WORK TO DO:
Can the data below be set down again exactly, line for line?

GIVEN ENTRIES:
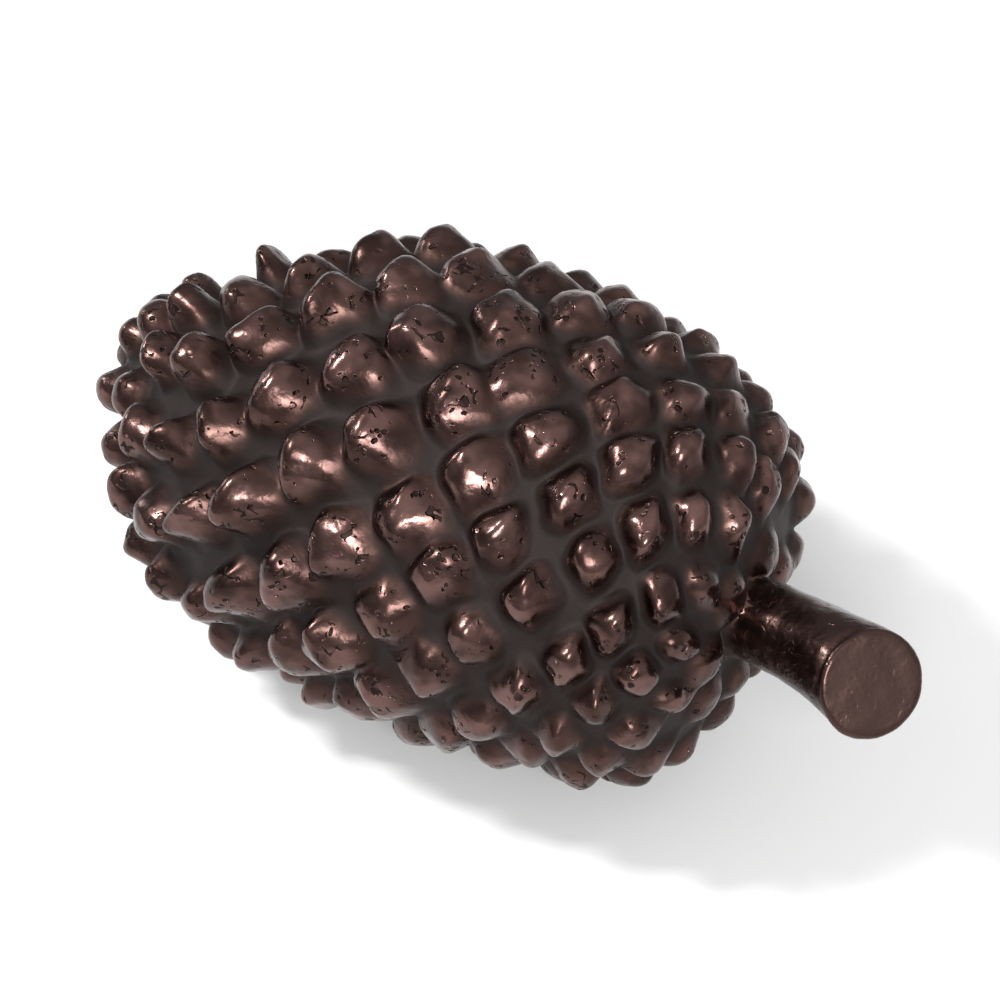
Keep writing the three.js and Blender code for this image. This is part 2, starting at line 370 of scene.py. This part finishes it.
def cone_surface():
    """The scaly body as points, triangles and crest values: lines of points along p, side
    by side in q, with the ragged ends gathered to one point each."""
    steps = POINTS_ACROSS
    line_count = ROWS * steps
    places, lines, count = [], [], 0
    for j in range(line_count):
        y = j / steps - 0.5
        shift = RANK_OF_Q * y - 0.5
        first = math.ceil(steps * (RANK_STEM - shift))
        last = math.floor(steps * (RANK_TIP - shift))
        i = np.arange(first, last + 1)
        places.append(np.stack([i / steps - 0.5, np.full(len(i), y)], 1))
        lines.append((first, last, count - first))
        count += len(i)
    places = np.concatenate(places)
    points, crests = surface_points(places[:, 0], places[:, 1])
    # The last line meets the first one, TURN places further back.
    back = TURN * steps
    first, last, start = lines[0]
    lines.append((first - back, last - back, start + back))

    faces, stem_ring, tip_ring = [], [], []
    for j in range(line_count):
        first, last, here = lines[j]
        next_first, next_last, following = lines[j + 1]
        low, high = max(first, next_first), min(last, next_last)
        i = np.arange(next_first, low)
        faces.append(np.stack([np.full(len(i), here + low), following + i, following + i + 1], 1))
        i = np.arange(low, high)
        faces.append(np.stack([here + i, following + i + 1, here + i + 1], 1))
        faces.append(np.stack([here + i, following + i, following + i + 1], 1))
        i = np.arange(high, last)
        faces.append(np.stack([here + i, np.full(len(i), following + high), here + i + 1], 1))
        stem_ring.append(here + first)
        tip_ring.append(here + last)
    stem_ring, tip_ring = np.array(stem_ring), np.array(tip_ring)
    ends = np.stack([points[stem_ring].mean(0), points[tip_ring].mean(0)])
    faces.append(np.stack([np.full(line_count, count), np.roll(stem_ring, -1), stem_ring], 1))
    faces.append(np.stack([np.full(line_count, count + 1), tip_ring, np.roll(tip_ring, -1)], 1))
    return np.concatenate([points, ends]), np.concatenate(faces), np.concatenate([crests, np.zeros(2)])


def unit(vector):
    """The same direction, one long."""
    return vector / np.linalg.norm(vector, axis=-1, keepdims=True)


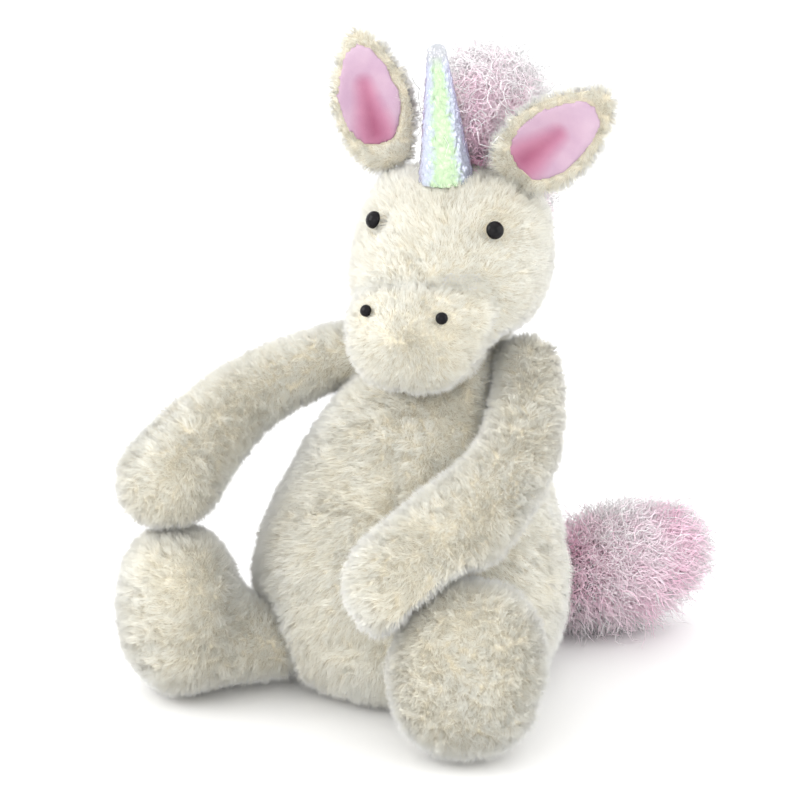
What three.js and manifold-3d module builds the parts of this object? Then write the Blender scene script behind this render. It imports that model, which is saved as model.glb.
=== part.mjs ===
/**
 * A seated plush unicorn, in millimetres, +Z up, facing -Y.
 * The origin is on the floor under the middle of the torso, and +X is the toy's own left.
 * Every fur piece is a sewn cover of pile fabric with its own stuffing inside.
 */
import * as THREE from 'three';
import { mergeVertices } from 'three/addons/utils/BufferGeometryUtils.js';
import Module from 'manifold-3d';

const wasm = await Module();
wasm.setup();

// Fabric and clearances
const PILE_FABRIC = 5;
const GAP = 0.35;
const PRESSED_GAP = 0.6;
const RELIEF_SIDES = 8;
const RELIEF_EXTRA = 1.6;
const CHIN_CREASE = 3;
const INSIDE = PILE_FABRIC + GAP;
const BIG = 400;

// Smoothness of the round bodies
const BODY_SIDES = 16;
const LIMB_SIDES = 12;
const CAP_RINGS = 3;
const PATH_RINGS = 5;
const BALL_SIDES = 16;
const INSIDE_FEWER = 4;

// Torso: height, centre x, centre y, half width, half depth
const TORSO_RINGS = [
  [0, 0, -2, 55, 49],
  [8, 0, -2, 63, 57],
  [24, 0, -2, 69, 62],
  [44, 0, 0, 70, 63],
  [62, 0, 1, 66.5, 60],
  [80, 1, 4, 60, 54],
  [97, 2, 8, 53, 47.5],
  [115, 4, 12, 45, 41],
  [129, 6, 18, 37, 34],
  [141, 7, 24, 28, 26],
  [149, 8, 27, 15, 14],
];
const TORSO_TOP = [152, 8, 28];
const SEAT_BAG_HEIGHT = 24;

// Neck: a stuffed ball sewn between the torso and the head
const NECK = [8, 28, 145];
const NECK_RADIUS = 20;
const NECK_SOCKET_RADIUS = 22;
const HEAD_TURN_STEPS = [-18, 0, 18];

// Head, from the nape forward: y, centre height, half width, half height
const HEAD_X = 10;
const HEAD_BACK = [62, 184];
const HEAD_RINGS = [
  [60, 184, 12, 10],
  [54, 184, 24, 20],
  [40, 183, 38, 33],
  [24, 180, 43, 37.5],
  [8, 177, 42.5, 37],
  [-5, 170, 37, 34],
  [-18, 156, 31, 28],
  [-30, 151, 26, 21],
  [-36, 151, 15, 12],
];
const HEAD_FULLNESS = 2.5;
const HEAD_FRONT = [-38.5, 151];
const MUZZLE = [10, -12, 151];
const MUZZLE_RADII = [32, 27, 24.5];

// Safety eyes and nostrils: bead radius, height above the fur backing, stem and washer
const EYE = { radius: 4.9, rise: 4.6, stem: 1.2, depth: 12 };
const NOSTRIL = { radius: 3.3, rise: 3, stem: 1.1, depth: 11 };
const BEAD_SINK = 1.2;
const WASHER_RADIUS = 5;
const WASHER_THICK = 1.2;
const WASHER_DEPTH = PILE_FABRIC + 1.6;
const FACE_X = 12.5;
const EYE_SPREAD = 26.8;
const EYE_HEIGHT = 196;
const NOSTRIL_SPREAD = 16.8;
const NOSTRIL_HEIGHT = 164.5;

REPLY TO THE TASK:
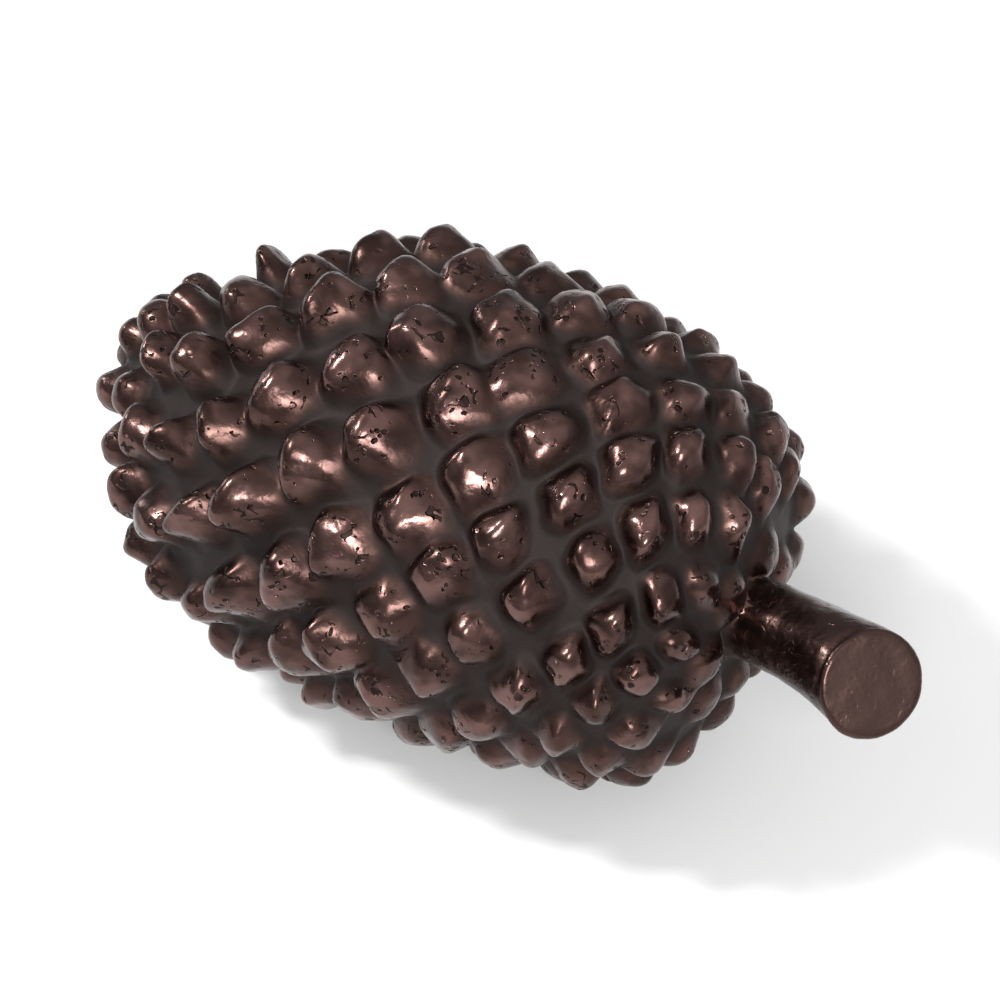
Keep writing the three.js and Blender code for this image. This is part 2, starting at line 370 of scene.py. This part finishes it.
def cone_surface():
    """The scaly body as points, triangles and crest values: lines of points along p, side
    by side in q, with the ragged ends gathered to one point each."""
    steps = POINTS_ACROSS
    line_count = ROWS * steps
    places, lines, count = [], [], 0
    for j in range(line_count):
        y = j / steps - 0.5
        shift = RANK_OF_Q * y - 0.5
        first = math.ceil(steps * (RANK_STEM - shift))
        last = math.floor(steps * (RANK_TIP - shift))
        i = np.arange(first, last + 1)
        places.append(np.stack([i / steps - 0.5, np.full(len(i), y)], 1))
        lines.append((first, last, count - first))
        count += len(i)
    places = np.concatenate(places)
    points, crests = surface_points(places[:, 0], places[:, 1])
    # The last line meets the first one, TURN places further back.
    back = TURN * steps
    first, last, start = lines[0]
    lines.append((first - back, last - back, start + back))

    faces, stem_ring, tip_ring = [], [], []
    for j in range(line_count):
        first, last, here = lines[j]
        next_first, next_last, following = lines[j + 1]
        low, high = max(first, next_first), min(last, next_last)
        i = np.arange(next_first, low)
        faces.append(np.stack([np.full(len(i), here + low), following + i, following + i + 1], 1))
        i = np.arange(low, high)
        faces.append(np.stack([here + i, following + i + 1, here + i + 1], 1))
        faces.append(np.stack([here + i, following + i, following + i + 1], 1))
        i = np.arange(high, last)
        faces.append(np.stack([here + i, np.full(len(i), following + high), here + i + 1], 1))
        stem_ring.append(here + first)
        tip_ring.append(here + last)
    stem_ring, tip_ring = np.array(stem_ring), np.array(tip_ring)
    ends = np.stack([points[stem_ring].mean(0), points[tip_ring].mean(0)])
    faces.append(np.stack([np.full(line_count, count), np.roll(stem_ring, -1), stem_ring], 1))
    faces.append(np.stack([np.full(line_count, count + 1), tip_ring, np.roll(tip_ring, -1)], 1))
    return np.concatenate([points, ends]), np.concatenate(faces), np.concatenate([crests, np.zeros(2)])


def unit(vector):
    """The same direction, one long."""
    return vector / np.linalg.norm(vector, axis=-1, keepdims=True)


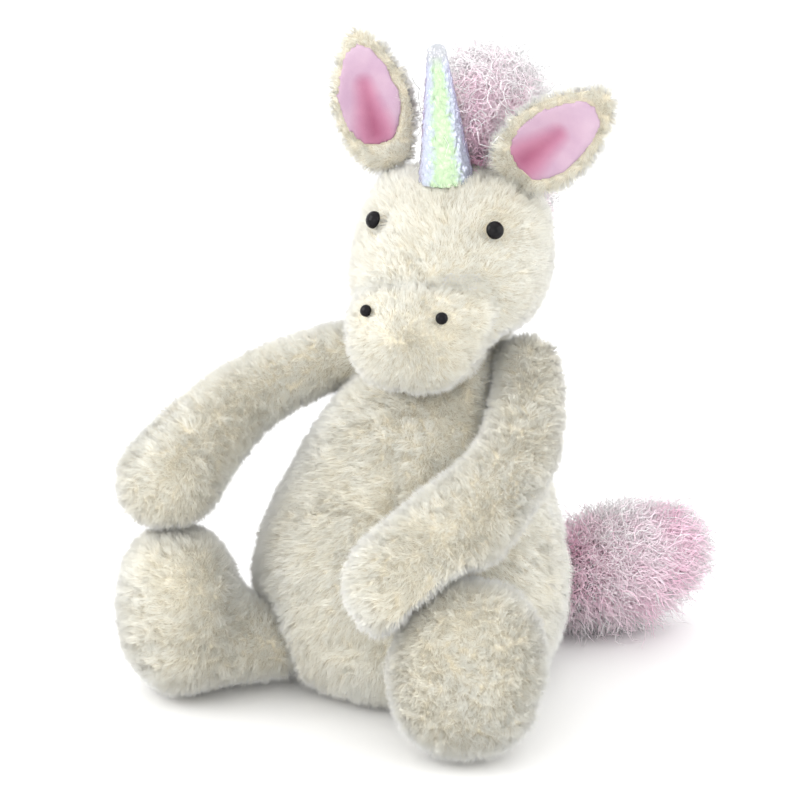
What three.js and manifold-3d module builds the parts of this object? Then write the Blender scene script behind this render. It imports that model, which is saved as model.glb.
=== part.mjs ===
/**
 * A seated plush unicorn, in millimetres, +Z up, facing -Y.
 * The origin is on the floor under the middle of the torso, and +X is the toy's own left.
 * Every fur piece is a sewn cover of pile fabric with its own stuffing inside.
 */
import * as THREE from 'three';
import { mergeVertices } from 'three/addons/utils/BufferGeometryUtils.js';
import Module from 'manifold-3d';

const wasm = await Module();
wasm.setup();

// Fabric and clearances
const PILE_FABRIC = 5;
const GAP = 0.35;
const PRESSED_GAP = 0.6;
const RELIEF_SIDES = 8;
const RELIEF_EXTRA = 1.6;
const CHIN_CREASE = 3;
const INSIDE = PILE_FABRIC + GAP;
const BIG = 400;

// Smoothness of the round bodies
const BODY_SIDES = 16;
const LIMB_SIDES = 12;
const CAP_RINGS = 3;
const PATH_RINGS = 5;
const BALL_SIDES = 16;
const INSIDE_FEWER = 4;

// Torso: height, centre x, centre y, half width, half depth
const TORSO_RINGS = [
  [0, 0, -2, 55, 49],
  [8, 0, -2, 63, 57],
  [24, 0, -2, 69, 62],
  [44, 0, 0, 70, 63],
  [62, 0, 1, 66.5, 60],
  [80, 1, 4, 60, 54],
  [97, 2, 8, 53, 47.5],
  [115, 4, 12, 45, 41],
  [129, 6, 18, 37, 34],
  [141, 7, 24, 28, 26],
  [149, 8, 27, 15, 14],
];
const TORSO_TOP = [152, 8, 28];
const SEAT_BAG_HEIGHT = 24;

// Neck: a stuffed ball sewn between the torso and the head
const NECK = [8, 28, 145];
const NECK_RADIUS = 20;
const NECK_SOCKET_RADIUS = 22;
const HEAD_TURN_STEPS = [-18, 0, 18];

// Head, from the nape forward: y, centre height, half width, half height
const HEAD_X = 10;
const HEAD_BACK = [62, 184];
const HEAD_RINGS = [
  [60, 184, 12, 10],
  [54, 184, 24, 20],
  [40, 183, 38, 33],
  [24, 180, 43, 37.5],
  [8, 177, 42.5, 37],
  [-5, 170, 37, 34],
  [-18, 156, 31, 28],
  [-30, 151, 26, 21],
  [-36, 151, 15, 12],
];
const HEAD_FULLNESS = 2.5;
const HEAD_FRONT = [-38.5, 151];
const MUZZLE = [10, -12, 151];
const MUZZLE_RADII = [32, 27, 24.5];

// Safety eyes and nostrils: bead radius, height above the fur backing, stem and washer
const EYE = { radius: 4.9, rise: 4.6, stem: 1.2, depth: 12 };
const NOSTRIL = { radius: 3.3, rise: 3, stem: 1.1, depth: 11 };
const BEAD_SINK = 1.2;
const WASHER_RADIUS = 5;
const WASHER_THICK = 1.2;
const WASHER_DEPTH = PILE_FABRIC + 1.6;
const FACE_X = 12.5;
const EYE_SPREAD = 26.8;
const EYE_HEIGHT = 196;
const NOSTRIL_SPREAD = 16.8;
const NOSTRIL_HEIGHT = 164.5;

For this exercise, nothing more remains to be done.